Councillors last month voted to remove $487,519 for John Wilson Ocean Dr from the 2011-12 draft annual plan. The money had been pencilled in to pay for upgrading the road to a shared space for motorists, cyclists, pedestrians and other users, following public consultation last year.
However, the funding decision was subject to last month's annual plan consultation, and a flood of fresh submissions from those opposed to vehicles on the road prompted a last-minute change by councillors.
A bid by Cr Bill Acklin earlier this month to reinstate vehicles for restricted hours, following a smaller $50,000 upgrade, also fell just one vote short.

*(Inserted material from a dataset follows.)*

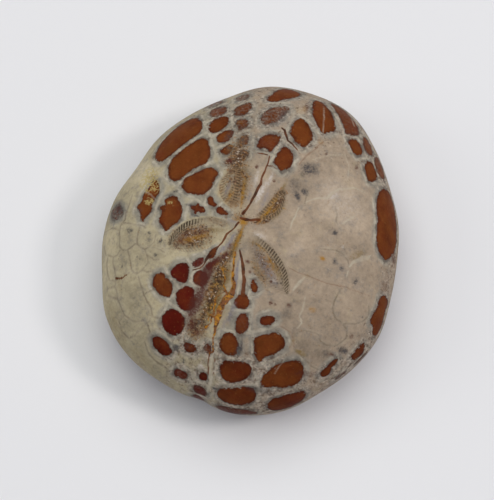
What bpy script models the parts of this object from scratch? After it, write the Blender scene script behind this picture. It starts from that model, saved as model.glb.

Yesterday, Dunedin man Robert Gilmore told councillors they had misread public opinion by listening to annual plan submissions. Most of those wanting vehicle access to continue believed they had been heard after last year's consultation, and had not made second submissions to last month's annual plan. That left the way clear for those opposed to vehicle access.
"The simplest and cheapest solution to this problem is to remove the bollards and return John Wilson Ocean Drive to what it was before - a beautiful scenic drive," he said.
Joan Mann said her wheelchair-bound husband needed vehicle access to enjoy the view from Lawyers Head.
However, John Wilson Promenaders organiser Gerard Liddell applauded the vehicle ban, saying the drive was Dunedin's only wide carriageway free of vehicles where pedestrians, cyclists and others could feel safe.
There were snorts of derision as he argued the health benefits promoted by closing the road to vehicles outweighed the arguments for vehicle access.
St Kilda resident Justine Tindley agreed vehicles should remain banned, pointing to the litter and other problems they brought with them. She said use of the area was only now starting to grow, after 50 years of vehicle access, and believed the controversy would eventually be forgotten.
"In 10 years' time . . . it's just going to be crowded full of people."
The council will meet again on June 27 and vote to confirm the 2011-12 annual plan without the $487,519 funding needed to reopen the road to vehicles.